Abstract
The glass industry is widely diverse regarding its applications, processes, and manufacturing techniques. The quality of raw materials and parameters in the production process is essential to optimize resources and reduce defects to a minimum. In this manner, getting data on the microstructural characterization of glass is decisive when needed to improve these considerations promptly to avoid waste during glass manufacturing. This work presents a method to replicate in the laboratory under controlled conditions: the float glass melting process of the flat glass industry. The aim is to establish a specific procedure, including conditions and times in an air-gas furnace having a slightly oxidizing melting-controlled atmosphere.
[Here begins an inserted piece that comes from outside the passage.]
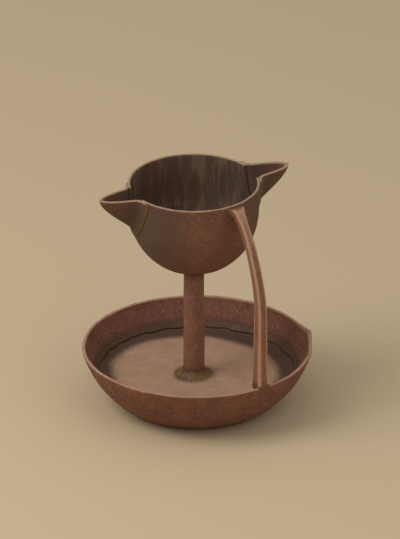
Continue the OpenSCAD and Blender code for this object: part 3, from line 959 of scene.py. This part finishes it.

Thus, samples of silicate glass with iron oxide (Fe2O3) were formulated using analytical grade ingredients and then were subjected to a characterization flow to discard impurities or defects. Microanalytical techniques including polariscope, dilatometry, XRF, UV-Vis spectroscopy, and SEM/EDX were used to determine residual stresses, thermal expansion, chemical composition, oxidation state, and microstructure. The residual stress was significantly reduced by controlling critical parameters during the formulation and the glass fusion step. The procedure was developed to be replicable using different parameter recipes and formulations.
Keywords: Microstructural characterization, controlled conditions, silicate glass, float glass, residual stress.